For what use is the Militia of the United States? This immense system spreads, with innumerable suckers, over the whole country, draining its best life-blood, the unbought energies of our youth. The same painful discipline which we observe in the soldier absorbs their time, though to a less degree than in the Regular Army. Theirs also is the savage pomp of War. We read with astonishment of the painted flesh and uncouth vestments of our progenitors, the ancient Britons. But the generation will come, that must regard with equal wonder the pictures of their ancestors closely dressed in padded and well-buttoned coats of blue "besmeared with gold," surmounted by a huge mountain-cap of shaggy bear-skin, and with a barbarous device, typical of brute force, a tiger, painted on oil-skin tied with leather to their backs! In the streets of Pisa the galley-slaves are compelled to wear dresses stamped with the name of the crime for which they are suffering punishment,—as theft, robbery, murder. Is it not a little strange that Christians, living in a land "where bells have tolled to church," should voluntarily adopt devices which, if they have any meaning, recognize the example of beasts as worthy of imitation by man?

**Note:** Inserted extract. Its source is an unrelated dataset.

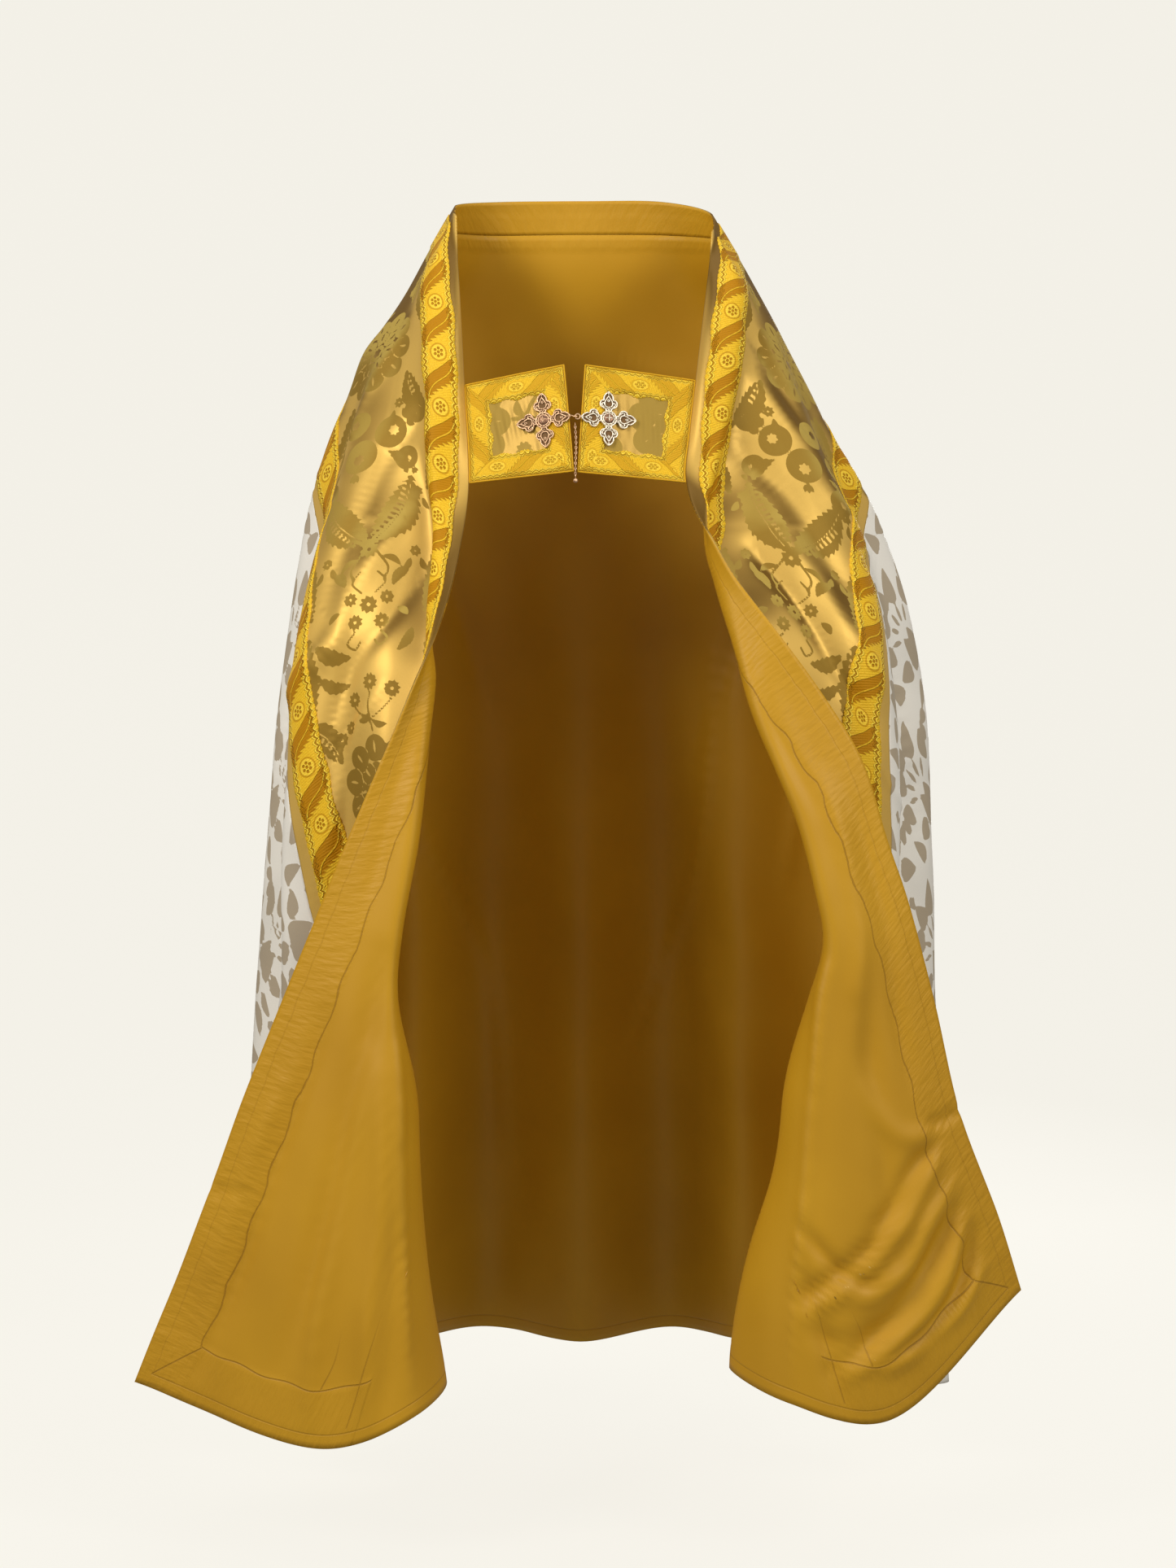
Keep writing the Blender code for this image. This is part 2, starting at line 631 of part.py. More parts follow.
def cross_outline(turn):
    """Outline of a cross with four pointed leaf arms."""
    half = [(out / 1000, across / 1000) for out, across in CROSS_ARM]
    arm = [(out, -across) for out, across in half[1:]] + half[-2:0:-1] + [half[0]]
    outline = []
    for k in range(4):
        angle = math.radians(turn + 90 * k)
        for out, across in arm:
            outline.append((out * math.cos(angle) - across * math.sin(angle),
                            out * math.sin(angle) + across * math.cos(angle)))
    return outline


def cross_cap():
    """Triangles of the cross: each arm from side to side, and a fan round the middle."""
    rows = len(CROSS_ARM) - 1
    per_arm = 2 * rows
    middle = 4 * per_arm
    cap = []
    for k in range(4):
        first = k * per_arm
        last = first + per_arm - 2
        root = last + 1
        for j in range(rows - 2):
            a, b, c, d = first + j, first + j + 1, last - j - 1, last - j
            cap += [(a, b, c), (a, c, d)]
        cap.append((first + rows - 2, first + rows - 1, first + rows))
        cap += [(middle, first, last), (middle, last, root), (middle, root, (root + 1) % middle)]
    return cap


def tube(name, path, radius, sides, closed, across, material):
    """Round rod along a path that lies square to the direction across."""
    path = [np.array(point) for point in path]
    count = len(path)
    rings = []
    for k, point in enumerate(path):
        before = path[k - 1] if closed or k else path[0]
        after = path[(k + 1) % count] if closed or k < count - 1 else path[-1]
        ahead = (after - before) / np.linalg.norm(after - before)
        first = np.array(across, float)
        first -= ahead * ahead.dot(first)
        first /= np.linalg.norm(first)
        second = np.cross(ahead, first)
        rings.append([point + radius * (first * math.cos(a) + second * math.sin(a))
                      for a in (2 * math.pi * n / sides for n in range(sides))])
    points = [tuple(p) for ring in rings for p in ring]
    faces = []
    for k in range(count if closed else count - 1):
        here, there = k * sides, (k + 1) % count * sides
        for n in range(sides):
            m = (n + 1) % sides
            faces += [(here + n, here + m, there + m), (here + n, there + m, there + n)]
    if not closed:
        faces += [(0, n + 1, n) for n in range(1, sides - 1)]
        last = (count - 1) * sides
        faces += [(last, last + n, last + n + 1) for n in range(1, sides - 1)]
    return add_object(name, points, faces, material)


def make_clasp():
    """Clasp tab: two halves, braid frames, crosses, stones, hook and eye."""
    wide, tall = len(MORSE_ACROSS) - 1, len(MORSE_DOWN) - 1
    half = MORSE_THICK / 2
    tips = {}
    for side, word in ((-1, "left"), (1, "right")):
        patch = morse_patch(side)
        grid_solid("morse_panel_" + word, patch, MORSE_ACROSS, MORSE_DOWN,
                   lambda i, j: True, (-half, half), "gold_damask")
        grid_solid("morse_braid_" + word, patch, MORSE_ACROSS, MORSE_DOWN,
                   lambda i, j: (0 < i < tall - 1 and 0 < j < wide - 1
                                 and not (1 < i < tall - 2 and 1 < j < wide - 2)),
                   (half + 0.0003, half + 0.0013), "gold_braid")
        across, down, turn = CROSS_LEFT if side < 0 else CROSS_RIGHT
        place = patch_frame(patch, across, down)
        base = half + 0.0016
        top = base + CROSS_THICK
        plate("cross_" + word, cross_outline(turn), cross_cap(), place, (base, top),
              "gilt_metal")
        turns = [2 * math.pi * k / STONE_SIDES for k in range(STONE_SIDES)]
        plate("stone_" + word,
              [(STONE_ROUND * math.cos(a), STONE_ROUND * math.sin(a)) for a in turns],
              [(STONE_SIDES, k, (k + 1) % STONE_SIDES) for k in range(STONE_SIDES)],
              place, (top + 0.0003, top + 0.0026), "dark_stone")
        middle, ahead, up, front = place
        angle = math.radians(turn if side < 0 else turn + 180)
        reach = 0.034 + 0.0004
        toward = ahead * math.cos(angle) + up * math.sin(angle)
        if toward[0] * side > 0:
            toward = -toward
        tips[side] = middle + toward * reach + front * (base + CROSS_THICK / 2)
    make_hook(tips)


# Hook seen from above in millimetres from the middle of the eye: across, forward
HOOK_BEND = [(-4.9, 1.6), (-3.1, 2.3), (-1.2, 1.5), (-0.4, 0.0), (-1.0, -1.3), (-2.3, -1.8)]


def make_hook(tips):
    """Eye on the cross of the wearer's left and the hook that is caught in it."""
    wire = 0.0007
    major = 0.0030
    forward = np.array([0.0, -0.0016, 0.0])
    centre = tips[1] + forward + np.array([-major - wire, 0.0, 0.0])
    circle = [centre + major * np.array([math.cos(a), 0.0, math.sin(a)])
              for a in (2 * math.pi * k / 16 for k in range(16))]
    tube("clasp_eye", circle, wire, 6, True, (0, 1, 0), "gilt_metal")
    start = tips[-1] + np.array([wire * 0.3, -0.0010, 0.0])
    path = [start] + [centre + np.array([x / 1000, -forward_mm / 1000, 0.0])
                      for x, forward_mm in HOOK_BEND]
    tube("clasp_hook", path, wire, 6, False, (0, 0, 1), "gilt_metal")


def main():
    """Build the cope."""
    for old in list(bpy.data.objects):
        bpy.data.objects.remove(old)
    make_cloth()
    make_clasp()


main()
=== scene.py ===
"""Looks of a worn cope: damask, woven braid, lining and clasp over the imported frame.

Metres, +Z up, and the front faces -Y. The cloak's flat cut and drape are those of the part:
    s     distance along the straight edge from the nape, minus to the wearer's right
    t     distance from the straight edge
    drop  share of the way from the neck to the hem
"""
import math

import bpy
import numpy as np
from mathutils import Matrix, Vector


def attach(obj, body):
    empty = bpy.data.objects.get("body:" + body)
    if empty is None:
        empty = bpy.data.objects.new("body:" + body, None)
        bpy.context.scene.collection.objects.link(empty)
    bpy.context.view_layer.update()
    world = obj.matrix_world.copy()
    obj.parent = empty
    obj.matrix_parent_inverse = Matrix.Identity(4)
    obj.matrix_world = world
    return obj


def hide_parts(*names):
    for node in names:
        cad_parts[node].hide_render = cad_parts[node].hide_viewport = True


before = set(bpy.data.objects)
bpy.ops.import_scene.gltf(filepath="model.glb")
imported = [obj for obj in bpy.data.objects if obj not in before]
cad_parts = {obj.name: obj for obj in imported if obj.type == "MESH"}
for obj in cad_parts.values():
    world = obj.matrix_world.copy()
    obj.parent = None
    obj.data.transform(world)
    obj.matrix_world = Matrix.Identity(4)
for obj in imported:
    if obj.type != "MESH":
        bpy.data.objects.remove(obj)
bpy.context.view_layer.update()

# Flat cut of the cloak
REACH = 1.60            # radius of the half circle, nape to hem
NECK = 0.20             # half length of the straight edge that stands round the neck
BAND = 0.293            # width of the gold band
BRAID_IN = 0.017        # braid set in from the edge
BRAID_WIDE = 0.048
COLLAR_SEAM = 0.028     # height of the collar lining, as a share of the drop
HEM_BRAID = (0.9536, 0.9879)   # share of the drop where the hem braid lies

# Heights above the middle of the cloth
FACE = 0.00145
FACE_BACK = -0.0009
LINING = -0.00125
LINING_BACK = 0.0003
BRAID = 0.00285
BRAID_BACK = 0.0012

# Points of each mesh: down the cloth, then across it
BAND_NET = (640, 122)
BODY_NET = (258, 378)
LINING_NET = (186, 76, 360)    # down, across each turned-out front, across the back
COLLAR_ROWS = 10
BRAID_NET = (960, 13)
HEM_BRAID_ROWS = 170
TAB_NET = (50, 56)
TAB_BRAID_NET = (90, 12)
NEAR_NAPE = 1e-5        # smallest distance from the nape, so that a point keeps its side

WORDS = {-1: "left", 1: "right"}   # halves, by the side of s

LINES = 7               # spans between drape lines from the front edge to the back
SAMPLES = 48            # points worked out in each span
LEVELS = 320            # rows in the worn shape

# View that the drape lines were read from: eye point and size of one step at one metre
EYE = (0.010, -3.45, -0.70)
STEP = 0.00095 / 3.2
MIDDLE = (722.5, 963.5)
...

The general considerations belonging to Preparations for War illustrate the inanity of the Militia for purposes of national defence. I do not know, indeed, that it is now strongly urged on this ground. It is oftener approved as an important part of the police. I would not undervalue the advantage of an active, efficient, ever-wakeful police; and I believe that such a police has been long required. But the Militia, where youth and character are without the strength of experience, is inadequate for this purpose. No person who has seen this arm of the police in an actual riot can hesitate in this judgment. A very small portion of the means absorbed by the Militia would provide a substantial police, competent to all the domestic emergencies of disorder and violence. The city of Boston has discarded a Fire Department composed of accidental volunteers. Why not do the same with the police, and set another example to the country?